Mike Borbely says that the six homes selected for this year's tour center around the theme of "when designers and contractors build for themselves" and include architecture styles such as Prairie, Craftsman, California bungalow, Italian Renaissance and "Spanish Californian."

Borbely says that the homes built by original owners were often designed to showcase their talents or to be dream homes. Since many were constructed in the 1920s and 1930s during the golden years of Hollywood, Borbely says many people today say that Palm Haven reminds them of Los Angeles.

Borbely adds that one home on the tour is jokingly referred to by its owners as the "Rudolph Valentino house" because of the giant bronze urns in front of the house.

While Borbely says he hasn't found any historical evidence of the developers' intention to model the residential neighborhoods after Hollywood streetscapes, Palm Haven did have a tie to the movie capital in 1926.

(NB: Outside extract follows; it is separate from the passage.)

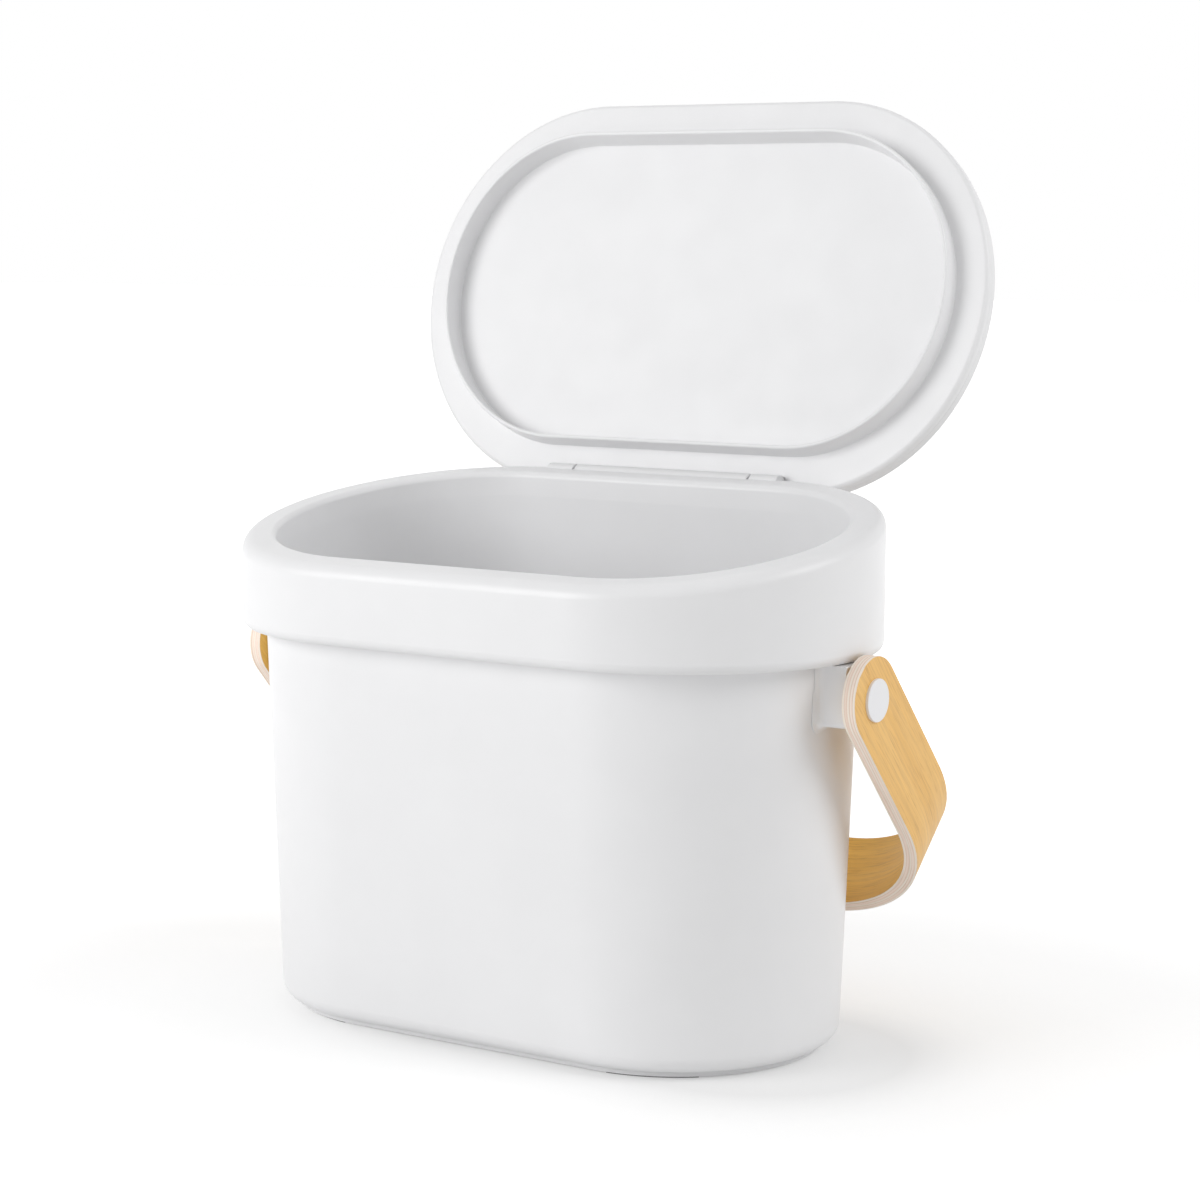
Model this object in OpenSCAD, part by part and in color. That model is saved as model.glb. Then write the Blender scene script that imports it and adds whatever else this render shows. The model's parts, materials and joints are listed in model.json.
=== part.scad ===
// Kitchen compost caddy: a stadium-shaped bucket with a deep overhanging collar,
// a lid hinged along the back edge and a bent laminated-wood bail handle.
// X runs along the length, Y towards the hinge, Z up. The origin is on the table
// under the middle of the bucket. The lid is drawn open and the handle hanging.

/* [Collar] */
// Length of the collar, end to end
collar_len = 270; // [240:1:320]
// Width of the collar, front to back
collar_wid = 158; // [140:1:180]
// Height of the collar's top above the table, half way back
collar_top = 198; // [180:1:230]
// Slope of the collar's top, which is lower at the front
top_slope = 10.2; // [6:0.1:12]
// Height of the collar's lower edge above the table
band_low = 153; // [140:1:160]
// Width of the collar's rim, from the outside to the mouth
rim_width = 13.6; // [12.6:0.1:16]
// Thickness of the collar's outer and bottom walls
collar_wall = 2.4; // [2:0.1:3]
// Thickness of the collar's top
crown_thick = 3; // [2.4:0.1:4]
// Radius of the round along the collar's top outer edge
crown_round = 5; // [4:0.5:6]
// Radius of the round along the collar's lower outer edge
band_round = 4; // [2:0.5:4.5]
// Depth of the collar's inner lip below its top
inner_lip_depth = 8; // [5:0.5:10]
// Thickness of the collar's inner lip
inner_lip_wall = 1.5; // [1.2:0.1:1.8]

/* [Bucket] */
// Distance by which the collar overhangs the bucket
overhang = 9.5; // [9:0.1:10]
// Wall thickness of the bucket
bucket_wall = 2.2; // [1.8:0.1:2.4]
// Thickness of the bucket's floor
floor_thick = 2.6; // [2:0.1:4]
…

The actors from the popular children's comedy The Little Rascals came to San Jose to perform onstage and spent a day with neighborhood children, including Palm Haven resident Joan Bohnett's father and uncle, making skits, she says.

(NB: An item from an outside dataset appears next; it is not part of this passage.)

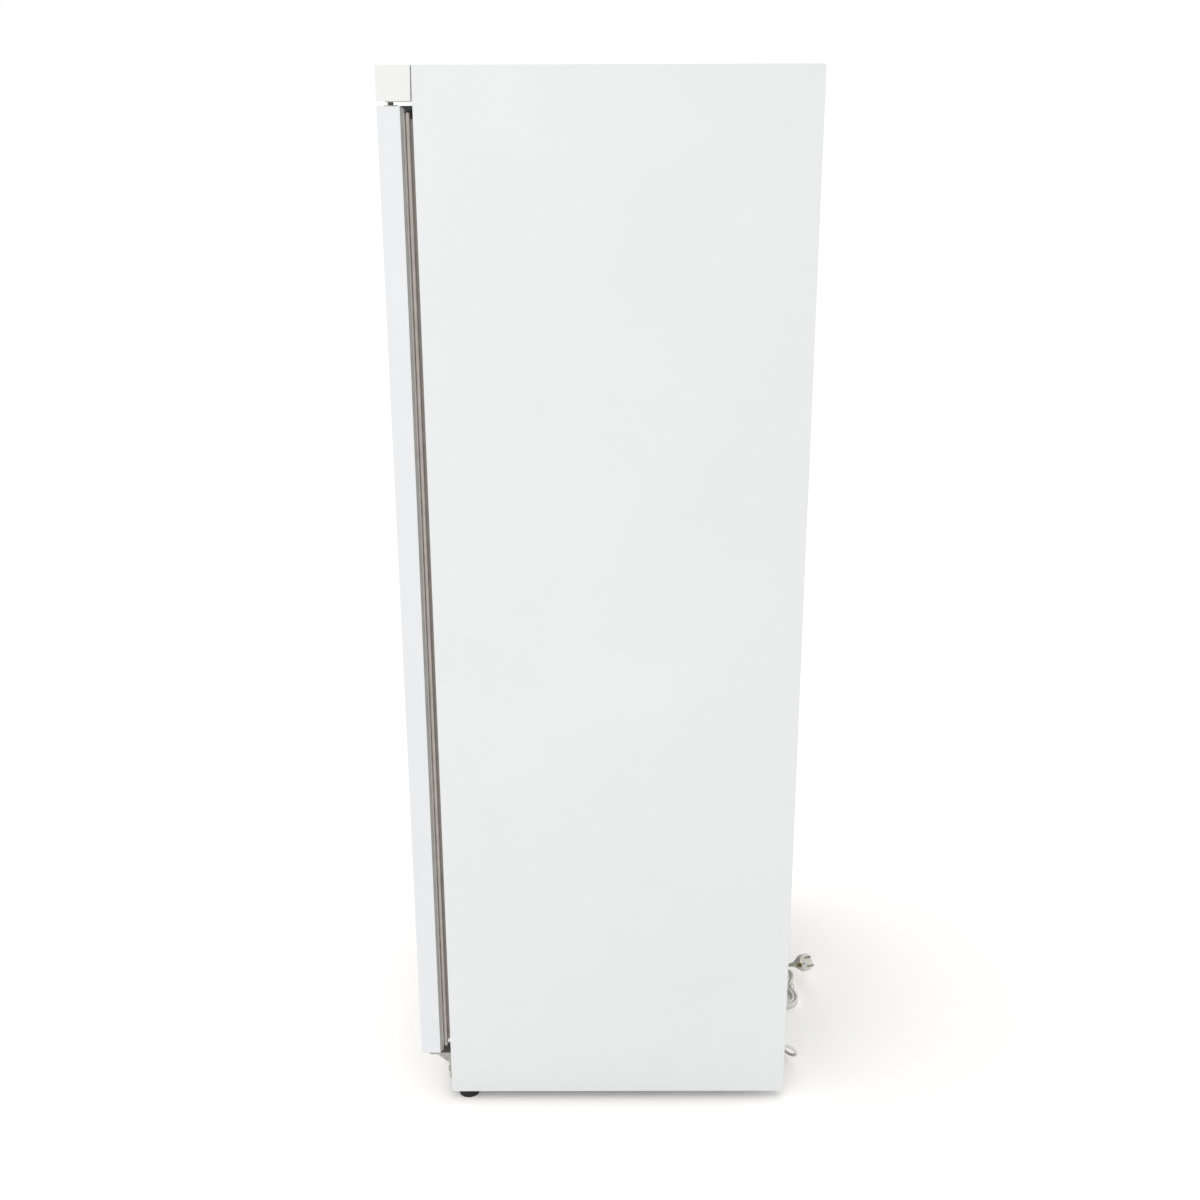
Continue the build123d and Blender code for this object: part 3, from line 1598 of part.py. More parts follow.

At the Sept. 12 extravaganza, which has now become the main celebration for Founder's Day, Bohnett will have a history booth with historic photos, newspaper clippings and memorabilia.

The Port City Jazz Band also returns again this year to play between 11 a.m. and 3 p.m. Antique automobiles and a period 1920s picnic are also part of the traditional celebration. For the first time, residents are dressing up their dogs for a demonstration, Borbely says.

Palm Haven has the old-fashioned charm of a small-town setting like Maybury RFD, he adds.

"Palm Haven has the feeling we all dream about," he says.

Tickets for the event can be purchased at Casa Casa at 1355 Lincoln Ave., at Details at 1322 Lincoln Ave. and at Flour Flower at 896 Willow St., or via PayPal on the website at www.palmhaven.info. Tickets for the Homes Tour that are purchased before Sept. 12 are $20 and are $25 the day of the event. The festivities begin at 10 a.m. and end at 5 p.m.